TASK PROMPT:
List the lines of this listing that hold the word "starts".

INFORMATION SUPPLIED:

--- begin ---

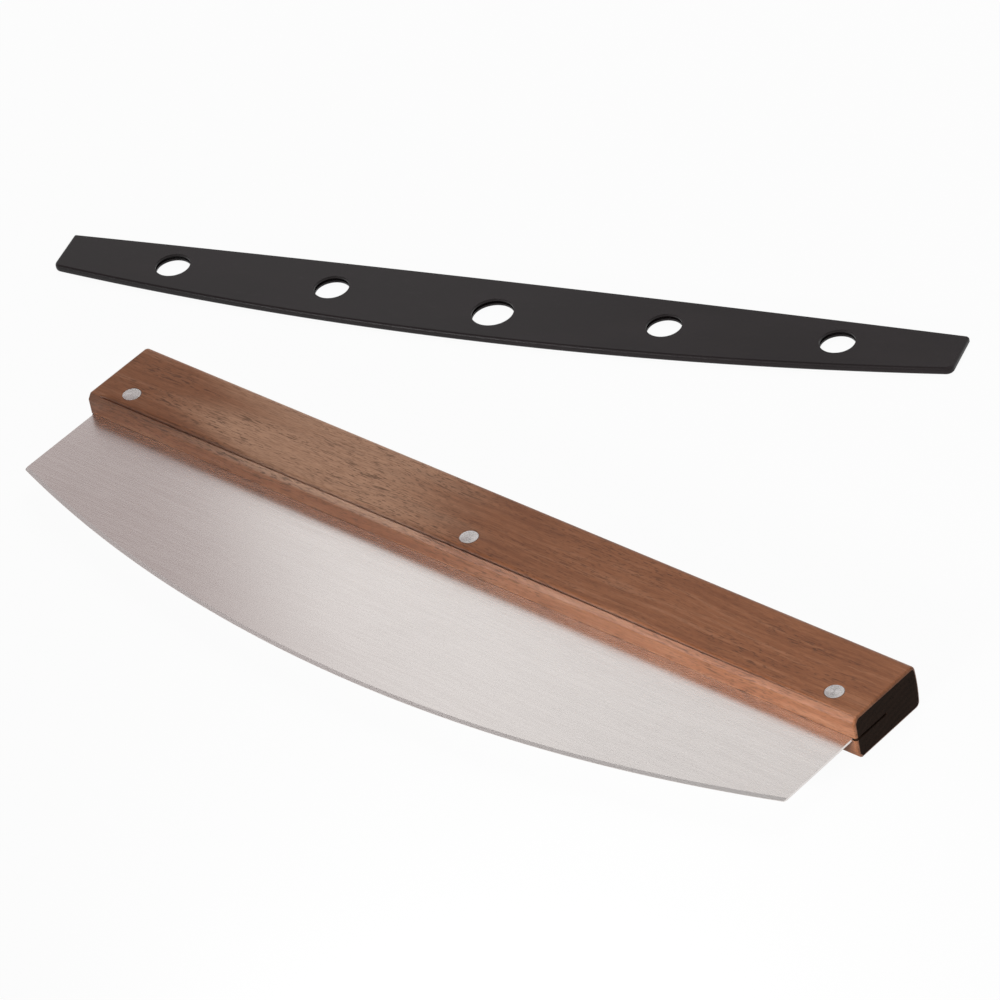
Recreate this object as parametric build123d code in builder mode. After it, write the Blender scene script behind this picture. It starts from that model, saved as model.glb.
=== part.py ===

--- end ---
--- begin ---

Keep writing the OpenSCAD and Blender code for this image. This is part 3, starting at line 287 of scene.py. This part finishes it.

--- end ---
--- begin ---

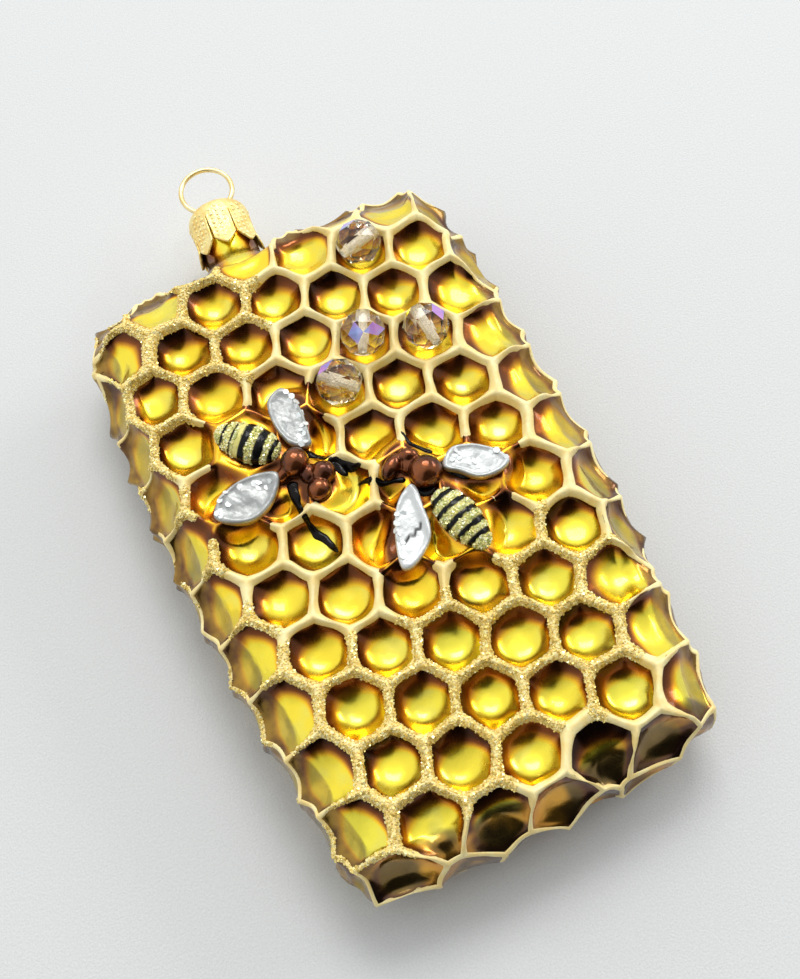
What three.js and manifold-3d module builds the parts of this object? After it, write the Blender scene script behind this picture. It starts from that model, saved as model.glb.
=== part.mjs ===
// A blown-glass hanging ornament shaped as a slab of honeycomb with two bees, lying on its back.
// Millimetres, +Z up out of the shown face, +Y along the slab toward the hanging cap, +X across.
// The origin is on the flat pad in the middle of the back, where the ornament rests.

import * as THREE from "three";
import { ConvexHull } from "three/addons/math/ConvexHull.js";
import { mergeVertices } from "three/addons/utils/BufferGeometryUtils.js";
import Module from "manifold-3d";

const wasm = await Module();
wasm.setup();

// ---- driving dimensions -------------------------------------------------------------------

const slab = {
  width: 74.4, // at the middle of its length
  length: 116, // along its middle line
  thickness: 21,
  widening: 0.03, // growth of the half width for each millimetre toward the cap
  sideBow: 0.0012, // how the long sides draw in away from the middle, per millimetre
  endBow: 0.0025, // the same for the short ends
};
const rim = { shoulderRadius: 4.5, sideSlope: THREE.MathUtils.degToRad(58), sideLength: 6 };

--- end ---

RESPONSE:
Recreate this object as parametric build123d code in builder mode. After it, write the Blender scene script behind this picture. It starts from that model, saved as model.glb.
What three.js and manifold-3d module builds the parts of this object? After it, write the Blender scene script behind this picture. It starts from that model, saved as model.glb.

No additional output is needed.